Aim:
Reproduce each line of the listing exactly.

===== Provided material

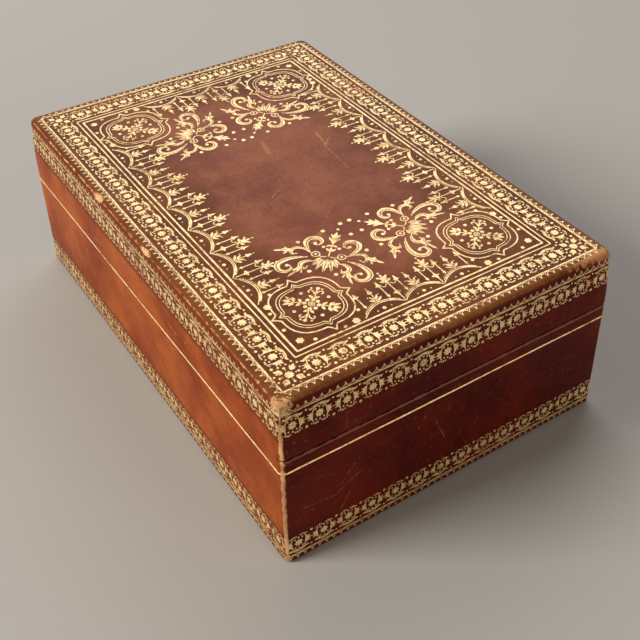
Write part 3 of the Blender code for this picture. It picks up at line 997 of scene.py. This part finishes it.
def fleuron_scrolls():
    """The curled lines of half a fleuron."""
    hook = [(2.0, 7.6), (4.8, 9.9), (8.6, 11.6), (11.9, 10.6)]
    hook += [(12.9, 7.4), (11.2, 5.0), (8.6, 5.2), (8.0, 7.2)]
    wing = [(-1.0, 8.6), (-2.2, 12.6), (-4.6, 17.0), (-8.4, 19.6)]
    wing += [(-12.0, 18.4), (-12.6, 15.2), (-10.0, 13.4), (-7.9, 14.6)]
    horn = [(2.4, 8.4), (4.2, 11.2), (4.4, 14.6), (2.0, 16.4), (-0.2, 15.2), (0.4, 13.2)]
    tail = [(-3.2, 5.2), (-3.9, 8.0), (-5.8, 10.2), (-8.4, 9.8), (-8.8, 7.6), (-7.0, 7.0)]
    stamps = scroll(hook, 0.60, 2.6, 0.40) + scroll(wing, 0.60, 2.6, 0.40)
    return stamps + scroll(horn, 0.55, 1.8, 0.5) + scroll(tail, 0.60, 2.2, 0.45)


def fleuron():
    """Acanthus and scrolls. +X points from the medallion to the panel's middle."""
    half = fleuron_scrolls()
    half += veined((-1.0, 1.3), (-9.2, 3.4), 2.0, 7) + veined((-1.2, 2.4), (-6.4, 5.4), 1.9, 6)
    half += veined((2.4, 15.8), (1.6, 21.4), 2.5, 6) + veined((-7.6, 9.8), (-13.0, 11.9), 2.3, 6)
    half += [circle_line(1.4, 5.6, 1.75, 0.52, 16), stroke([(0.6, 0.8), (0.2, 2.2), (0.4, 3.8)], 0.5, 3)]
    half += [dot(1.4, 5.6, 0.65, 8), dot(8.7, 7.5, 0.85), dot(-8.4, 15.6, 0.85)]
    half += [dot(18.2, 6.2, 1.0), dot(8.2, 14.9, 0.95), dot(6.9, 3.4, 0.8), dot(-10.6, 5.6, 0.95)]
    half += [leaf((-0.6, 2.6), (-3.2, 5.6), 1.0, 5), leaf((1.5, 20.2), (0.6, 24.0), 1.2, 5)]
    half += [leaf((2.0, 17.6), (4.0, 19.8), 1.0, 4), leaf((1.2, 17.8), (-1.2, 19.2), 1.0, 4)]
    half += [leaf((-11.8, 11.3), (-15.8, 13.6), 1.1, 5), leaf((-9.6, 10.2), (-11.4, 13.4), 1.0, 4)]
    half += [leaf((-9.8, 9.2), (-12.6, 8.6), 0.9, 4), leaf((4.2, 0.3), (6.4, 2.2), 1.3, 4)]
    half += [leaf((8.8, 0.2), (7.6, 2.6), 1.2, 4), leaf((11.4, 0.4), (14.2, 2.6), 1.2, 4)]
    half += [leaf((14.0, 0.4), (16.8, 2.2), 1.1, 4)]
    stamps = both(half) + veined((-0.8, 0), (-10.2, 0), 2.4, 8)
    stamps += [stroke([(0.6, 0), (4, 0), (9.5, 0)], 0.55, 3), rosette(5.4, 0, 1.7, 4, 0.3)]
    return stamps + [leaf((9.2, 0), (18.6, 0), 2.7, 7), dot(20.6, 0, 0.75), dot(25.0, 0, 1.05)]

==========

Worked answer:
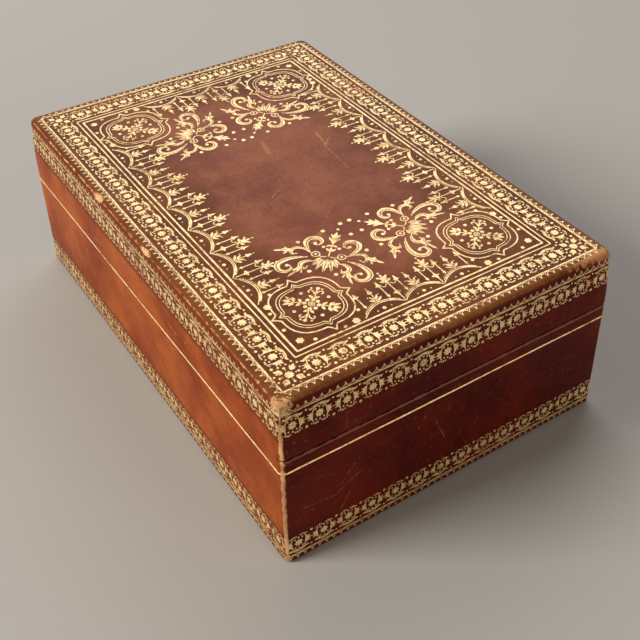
Write part 3 of the Blender code for this picture. It picks up at line 997 of scene.py. This part finishes it.
def fleuron_scrolls():
    """The curled lines of half a fleuron."""
    hook = [(2.0, 7.6), (4.8, 9.9), (8.6, 11.6), (11.9, 10.6)]
    hook += [(12.9, 7.4), (11.2, 5.0), (8.6, 5.2), (8.0, 7.2)]
    wing = [(-1.0, 8.6), (-2.2, 12.6), (-4.6, 17.0), (-8.4, 19.6)]
    wing += [(-12.0, 18.4), (-12.6, 15.2), (-10.0, 13.4), (-7.9, 14.6)]
    horn = [(2.4, 8.4), (4.2, 11.2), (4.4, 14.6), (2.0, 16.4), (-0.2, 15.2), (0.4, 13.2)]
    tail = [(-3.2, 5.2), (-3.9, 8.0), (-5.8, 10.2), (-8.4, 9.8), (-8.8, 7.6), (-7.0, 7.0)]
    stamps = scroll(hook, 0.60, 2.6, 0.40) + scroll(wing, 0.60, 2.6, 0.40)
    return stamps + scroll(horn, 0.55, 1.8, 0.5) + scroll(tail, 0.60, 2.2, 0.45)


def fleuron():
    """Acanthus and scrolls. +X points from the medallion to the panel's middle."""
    half = fleuron_scrolls()
    half += veined((-1.0, 1.3), (-9.2, 3.4), 2.0, 7) + veined((-1.2, 2.4), (-6.4, 5.4), 1.9, 6)
    half += veined((2.4, 15.8), (1.6, 21.4), 2.5, 6) + veined((-7.6, 9.8), (-13.0, 11.9), 2.3, 6)
    half += [circle_line(1.4, 5.6, 1.75, 0.52, 16), stroke([(0.6, 0.8), (0.2, 2.2), (0.4, 3.8)], 0.5, 3)]
    half += [dot(1.4, 5.6, 0.65, 8), dot(8.7, 7.5, 0.85), dot(-8.4, 15.6, 0.85)]
    half += [dot(18.2, 6.2, 1.0), dot(8.2, 14.9, 0.95), dot(6.9, 3.4, 0.8), dot(-10.6, 5.6, 0.95)]
    half += [leaf((-0.6, 2.6), (-3.2, 5.6), 1.0, 5), leaf((1.5, 20.2), (0.6, 24.0), 1.2, 5)]
    half += [leaf((2.0, 17.6), (4.0, 19.8), 1.0, 4), leaf((1.2, 17.8), (-1.2, 19.2), 1.0, 4)]
    half += [leaf((-11.8, 11.3), (-15.8, 13.6), 1.1, 5), leaf((-9.6, 10.2), (-11.4, 13.4), 1.0, 4)]
    half += [leaf((-9.8, 9.2), (-12.6, 8.6), 0.9, 4), leaf((4.2, 0.3), (6.4, 2.2), 1.3, 4)]
    half += [leaf((8.8, 0.2), (7.6, 2.6), 1.2, 4), leaf((11.4, 0.4), (14.2, 2.6), 1.2, 4)]
    half += [leaf((14.0, 0.4), (16.8, 2.2), 1.1, 4)]
    stamps = both(half) + veined((-0.8, 0), (-10.2, 0), 2.4, 8)
    stamps += [stroke([(0.6, 0), (4, 0), (9.5, 0)], 0.55, 3), rosette(5.4, 0, 1.7, 4, 0.3)]
    return stamps + [leaf((9.2, 0), (18.6, 0), 2.7, 7), dot(20.6, 0, 0.75), dot(25.0, 0, 1.05)]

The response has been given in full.